The consultation proposes further enhancements to the existing governance structure and includes a proposal to rationalise the current list of 15 designated functions under AIFMD to six functions.
 
It is also proposed that UCITS management companies (and self-managed UCITS) managerial functions will similarly be rationalised to six.
 
In order to ensure the availability of the necessary skillsets required to oversee these functions the CBI are relaxing their requirement to have two Irish resident directors.  Firstly, the CBI is defining what Irish resident means (i.e. that a director will have to spend at least 110 working days in the country per annum). Secondly, it will be possible to replace one Irish resident director with a director who has the necessary competencies and who commits to making themselves available to the CBI if needed.
 
Under the proposed regime boards will also have to document the adequacy of their combined expertise and provide a rationale for the board’s composition ensuring they have an appropriate balance of skills and competencies, and keep the effectiveness of the board under on-going review.

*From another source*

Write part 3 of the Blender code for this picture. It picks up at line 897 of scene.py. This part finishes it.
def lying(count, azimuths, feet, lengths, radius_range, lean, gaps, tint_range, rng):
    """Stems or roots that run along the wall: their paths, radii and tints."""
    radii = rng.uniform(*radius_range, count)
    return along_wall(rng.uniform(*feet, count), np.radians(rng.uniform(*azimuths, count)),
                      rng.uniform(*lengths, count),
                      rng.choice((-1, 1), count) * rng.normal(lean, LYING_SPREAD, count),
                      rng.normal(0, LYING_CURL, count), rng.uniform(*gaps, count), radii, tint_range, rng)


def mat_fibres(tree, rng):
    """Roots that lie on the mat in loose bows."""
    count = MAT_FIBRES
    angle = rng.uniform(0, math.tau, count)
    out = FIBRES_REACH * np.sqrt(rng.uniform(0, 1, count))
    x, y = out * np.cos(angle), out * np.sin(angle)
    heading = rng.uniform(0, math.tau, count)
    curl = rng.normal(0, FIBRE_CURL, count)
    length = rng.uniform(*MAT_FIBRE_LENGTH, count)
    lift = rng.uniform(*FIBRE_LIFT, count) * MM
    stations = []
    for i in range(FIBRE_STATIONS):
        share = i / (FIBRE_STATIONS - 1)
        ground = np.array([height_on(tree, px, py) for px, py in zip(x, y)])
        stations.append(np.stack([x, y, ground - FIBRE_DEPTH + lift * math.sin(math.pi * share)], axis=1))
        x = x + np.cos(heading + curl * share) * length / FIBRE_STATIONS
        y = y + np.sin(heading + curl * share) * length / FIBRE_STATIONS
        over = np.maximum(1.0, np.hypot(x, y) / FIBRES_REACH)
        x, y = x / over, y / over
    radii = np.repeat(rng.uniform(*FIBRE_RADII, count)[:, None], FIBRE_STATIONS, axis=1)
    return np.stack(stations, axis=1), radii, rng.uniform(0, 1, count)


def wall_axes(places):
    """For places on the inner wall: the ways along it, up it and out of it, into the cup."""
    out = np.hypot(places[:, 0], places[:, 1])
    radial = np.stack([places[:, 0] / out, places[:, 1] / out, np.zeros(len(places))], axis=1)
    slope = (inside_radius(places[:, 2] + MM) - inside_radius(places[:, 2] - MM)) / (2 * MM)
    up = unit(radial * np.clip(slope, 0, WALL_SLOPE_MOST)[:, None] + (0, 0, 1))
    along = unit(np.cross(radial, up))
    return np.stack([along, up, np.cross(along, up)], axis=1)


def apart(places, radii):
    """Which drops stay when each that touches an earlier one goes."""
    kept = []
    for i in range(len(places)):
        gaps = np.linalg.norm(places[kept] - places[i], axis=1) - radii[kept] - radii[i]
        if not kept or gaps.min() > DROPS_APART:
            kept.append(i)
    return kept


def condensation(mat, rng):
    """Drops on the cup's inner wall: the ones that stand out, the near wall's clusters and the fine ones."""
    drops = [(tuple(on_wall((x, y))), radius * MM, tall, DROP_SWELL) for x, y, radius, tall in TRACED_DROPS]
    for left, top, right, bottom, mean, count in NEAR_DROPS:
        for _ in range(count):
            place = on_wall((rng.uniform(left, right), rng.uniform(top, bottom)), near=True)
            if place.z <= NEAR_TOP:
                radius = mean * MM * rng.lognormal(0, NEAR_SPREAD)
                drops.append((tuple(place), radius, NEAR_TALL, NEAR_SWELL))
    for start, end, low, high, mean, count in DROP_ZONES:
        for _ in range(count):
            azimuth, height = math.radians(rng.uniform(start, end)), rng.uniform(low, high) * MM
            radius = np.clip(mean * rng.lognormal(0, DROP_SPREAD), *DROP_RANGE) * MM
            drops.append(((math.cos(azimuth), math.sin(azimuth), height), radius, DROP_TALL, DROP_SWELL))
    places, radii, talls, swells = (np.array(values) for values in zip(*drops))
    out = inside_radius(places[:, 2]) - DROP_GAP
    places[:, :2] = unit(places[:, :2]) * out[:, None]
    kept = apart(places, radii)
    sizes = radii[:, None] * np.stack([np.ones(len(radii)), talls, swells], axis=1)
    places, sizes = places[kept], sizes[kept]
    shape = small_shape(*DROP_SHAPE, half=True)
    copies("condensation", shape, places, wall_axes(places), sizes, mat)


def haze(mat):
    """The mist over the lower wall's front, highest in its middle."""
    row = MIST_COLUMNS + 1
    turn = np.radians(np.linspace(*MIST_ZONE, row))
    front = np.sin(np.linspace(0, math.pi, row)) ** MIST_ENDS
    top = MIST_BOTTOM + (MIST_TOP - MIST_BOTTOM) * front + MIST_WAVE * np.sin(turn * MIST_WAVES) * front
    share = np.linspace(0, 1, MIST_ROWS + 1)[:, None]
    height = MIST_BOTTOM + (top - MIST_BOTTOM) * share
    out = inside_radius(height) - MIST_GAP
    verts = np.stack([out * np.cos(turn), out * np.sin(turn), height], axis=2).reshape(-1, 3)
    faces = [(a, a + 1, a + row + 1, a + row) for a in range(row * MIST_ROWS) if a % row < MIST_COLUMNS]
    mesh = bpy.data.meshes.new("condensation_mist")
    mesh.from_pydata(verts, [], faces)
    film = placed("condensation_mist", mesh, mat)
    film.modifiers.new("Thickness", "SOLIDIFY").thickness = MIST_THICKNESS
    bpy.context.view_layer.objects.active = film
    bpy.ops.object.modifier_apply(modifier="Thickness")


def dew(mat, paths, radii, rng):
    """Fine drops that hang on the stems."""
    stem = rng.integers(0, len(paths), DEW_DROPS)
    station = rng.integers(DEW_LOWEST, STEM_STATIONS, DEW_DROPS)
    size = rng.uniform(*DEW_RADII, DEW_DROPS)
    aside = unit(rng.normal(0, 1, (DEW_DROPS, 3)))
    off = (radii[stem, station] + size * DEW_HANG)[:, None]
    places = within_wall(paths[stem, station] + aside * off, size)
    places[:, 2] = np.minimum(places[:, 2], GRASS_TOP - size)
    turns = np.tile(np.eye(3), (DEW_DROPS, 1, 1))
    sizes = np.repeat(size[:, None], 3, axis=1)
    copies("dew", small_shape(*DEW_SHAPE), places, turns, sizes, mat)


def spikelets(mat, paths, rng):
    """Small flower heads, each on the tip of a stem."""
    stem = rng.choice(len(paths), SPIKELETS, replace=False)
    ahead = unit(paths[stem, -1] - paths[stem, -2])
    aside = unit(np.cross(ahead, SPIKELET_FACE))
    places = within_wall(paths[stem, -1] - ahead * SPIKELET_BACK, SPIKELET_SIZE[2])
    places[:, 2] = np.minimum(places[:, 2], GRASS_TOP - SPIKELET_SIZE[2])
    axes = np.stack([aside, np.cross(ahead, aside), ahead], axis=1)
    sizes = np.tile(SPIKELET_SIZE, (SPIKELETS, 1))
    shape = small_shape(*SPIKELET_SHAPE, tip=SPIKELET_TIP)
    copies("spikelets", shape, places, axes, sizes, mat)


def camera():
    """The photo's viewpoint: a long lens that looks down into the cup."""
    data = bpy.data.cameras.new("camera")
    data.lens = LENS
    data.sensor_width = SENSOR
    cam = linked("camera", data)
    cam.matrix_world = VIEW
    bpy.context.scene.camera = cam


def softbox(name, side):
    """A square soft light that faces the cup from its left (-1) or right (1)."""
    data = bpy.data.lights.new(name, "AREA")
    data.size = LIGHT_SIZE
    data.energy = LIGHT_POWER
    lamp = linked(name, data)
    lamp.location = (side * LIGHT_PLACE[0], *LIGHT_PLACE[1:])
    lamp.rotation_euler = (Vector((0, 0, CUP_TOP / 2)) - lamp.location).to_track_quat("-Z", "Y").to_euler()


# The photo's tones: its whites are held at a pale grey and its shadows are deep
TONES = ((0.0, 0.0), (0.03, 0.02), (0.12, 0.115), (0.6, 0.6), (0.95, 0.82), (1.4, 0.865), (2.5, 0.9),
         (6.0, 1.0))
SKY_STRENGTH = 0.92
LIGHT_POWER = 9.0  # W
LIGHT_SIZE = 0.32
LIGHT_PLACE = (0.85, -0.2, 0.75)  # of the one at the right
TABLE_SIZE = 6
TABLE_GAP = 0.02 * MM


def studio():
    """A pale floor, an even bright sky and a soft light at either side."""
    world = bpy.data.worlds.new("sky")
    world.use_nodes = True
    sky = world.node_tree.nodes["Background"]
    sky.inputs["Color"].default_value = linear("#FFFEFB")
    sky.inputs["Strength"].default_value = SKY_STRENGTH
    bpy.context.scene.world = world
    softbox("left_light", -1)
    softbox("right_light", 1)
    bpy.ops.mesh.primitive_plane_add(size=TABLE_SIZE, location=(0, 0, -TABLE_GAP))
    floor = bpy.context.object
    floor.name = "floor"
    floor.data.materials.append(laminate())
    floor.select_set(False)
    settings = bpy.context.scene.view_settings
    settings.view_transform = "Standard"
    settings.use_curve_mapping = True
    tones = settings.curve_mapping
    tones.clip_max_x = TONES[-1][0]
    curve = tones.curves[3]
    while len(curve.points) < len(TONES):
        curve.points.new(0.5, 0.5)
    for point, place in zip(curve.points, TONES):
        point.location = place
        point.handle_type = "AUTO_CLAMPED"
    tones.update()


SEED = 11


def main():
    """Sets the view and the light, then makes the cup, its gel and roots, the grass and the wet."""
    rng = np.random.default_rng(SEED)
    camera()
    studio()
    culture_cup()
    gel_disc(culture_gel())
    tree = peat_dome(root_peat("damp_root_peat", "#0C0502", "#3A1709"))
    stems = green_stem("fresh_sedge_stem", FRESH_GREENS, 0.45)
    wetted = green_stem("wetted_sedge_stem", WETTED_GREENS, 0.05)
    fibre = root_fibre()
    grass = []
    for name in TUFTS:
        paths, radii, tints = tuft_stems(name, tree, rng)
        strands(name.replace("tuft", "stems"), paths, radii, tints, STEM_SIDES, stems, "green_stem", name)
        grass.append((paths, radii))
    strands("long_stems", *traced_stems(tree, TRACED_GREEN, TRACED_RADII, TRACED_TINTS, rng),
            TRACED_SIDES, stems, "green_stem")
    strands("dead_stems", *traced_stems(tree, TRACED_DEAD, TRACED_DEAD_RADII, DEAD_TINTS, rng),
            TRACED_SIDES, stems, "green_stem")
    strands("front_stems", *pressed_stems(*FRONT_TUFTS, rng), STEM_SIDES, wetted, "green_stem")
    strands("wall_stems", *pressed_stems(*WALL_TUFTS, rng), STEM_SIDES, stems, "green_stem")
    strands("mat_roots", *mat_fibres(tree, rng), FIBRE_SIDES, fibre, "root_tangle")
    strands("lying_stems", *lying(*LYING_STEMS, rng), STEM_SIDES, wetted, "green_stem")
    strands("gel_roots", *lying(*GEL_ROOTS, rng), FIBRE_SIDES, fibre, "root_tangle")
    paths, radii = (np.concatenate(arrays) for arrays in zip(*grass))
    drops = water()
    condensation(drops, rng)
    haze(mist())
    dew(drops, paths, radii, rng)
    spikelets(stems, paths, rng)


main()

The consultation also proposes guidance for boards on the oversight of delegates such as investment managers and distributors.
 
Pat Lardner, CEO of the Irish Funds Industry Association, says: “The funds industry in Ireland has achieved strong growth through a combination of excellent practices with pragmatic, proportionate and sound regulation. This new consultation from the CBI reflects a further evolution to ensure Irish investments funds and management companies continue to have efficient and robust oversight and governance procedures. We welcome this period of consultation on such an important subject, as well as the need for an appropriate transitional period once the guidance note is finalised. This will ensure boards have sufficient time to implement the new regime.”